The UK government says it will base its Sustainability Disclosure Standards on the ISSB standards that mandate Scope 3. The UK Financial Conduct Authority last month reiterated its previous proposal to mandate Scope 3 disclosure. Both major parties have published plans to make the UK a global leader in sustainable finance, and the “big four” accounting firms have all urged the UK to adopt the full ISSB standards, including Scope 3.

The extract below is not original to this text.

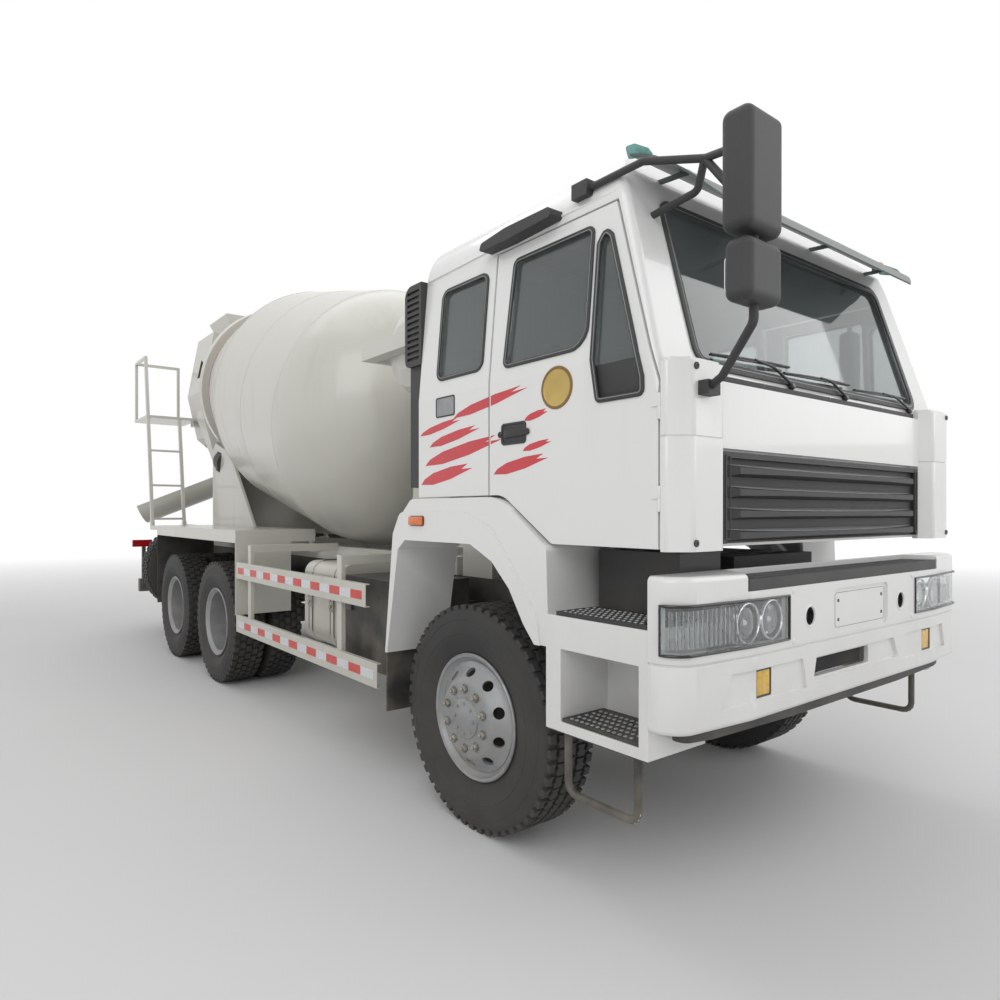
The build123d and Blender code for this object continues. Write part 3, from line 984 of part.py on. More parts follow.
# ------------------------------------------------------------------ chute
YOKE_Y = CHUTE_R + 30
YOKE_Z = 1640.0
EAR_R = 18.0
sleeve = rod((0, 0, MEMBER_TOP + SEAT), (0, 0, YOKE_Z + 10), POST_R + 30)
sleeve -= rod((0, 0, MEMBER_TOP - 10), (0, 0, POST_TOP + SEAT), POST_R + 0.06)
yoke = [sleeve, block(-45, 45, -YOKE_Y - 24, YOKE_Y + 24, YOKE_Z, YOKE_Z + 40)]
for _, side in SIDES:
    yoke.append(block(-45, 45, side * YOKE_Y, side * (YOKE_Y + 24), YOKE_Z, CHUTE_PIVOT_Z + 40))
    yoke.append(rod((0, side * (YOKE_Y + 32), CHUTE_PIVOT_Z), (0, side * (YOKE_Y - 20), CHUTE_PIVOT_Z),
                    EAR_R))
save("chute_yoke", Pos(CHUTE_X, 0, 0) * Rot(0, 0, CHUTE_STOW) * join(*yoke))

trough = rod((120, 0, 0), (-CHUTE_LEN, 0, 0), CHUTE_R) - block(-CHUTE_LEN - 10, 130, -CHUTE_R - 10,
        CHUTE_R + 10,
                                                                0, CHUTE_R + 10)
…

In Asia, Japan, Hong Kong. Singapore and Australia have proposed adopting the ISSB standards with Scope 3 mandates. And the Hong Kong Stock Exchange (HKEX) plans to require Scope 3 disclosure by 2026. These emerging requirements around the world and in California, which alone covers 75% of the Fortune 1000, mean that most leading U.S. corporations will need to report Scope 3 emissions regardless of whether or not the SEC includes Scope 3 in its upcoming new rules.
Scope 3 reporting is here- let’s get on with it
The myths that Scope 3 reporting is too complex, expensive or unreliable distract from the fact that it’s already expected – and being practically implemented. Investors are already using Scope 3 data to identify companies that will emerge as leaders in the clean energy economy. Investors and leading corporations know that neglecting Scope 3 disclosure would be a costly oversight that far surpasses the expenses of responsible reporting.
California and the EU have now provided guidelines and mandates that will drive investors and companies to invest in the more resilient and equitable future we need. It’s time for naysayers and laggards to recognize that Scope 3 reporting is simply good business, and that sustainable practices are now best practices.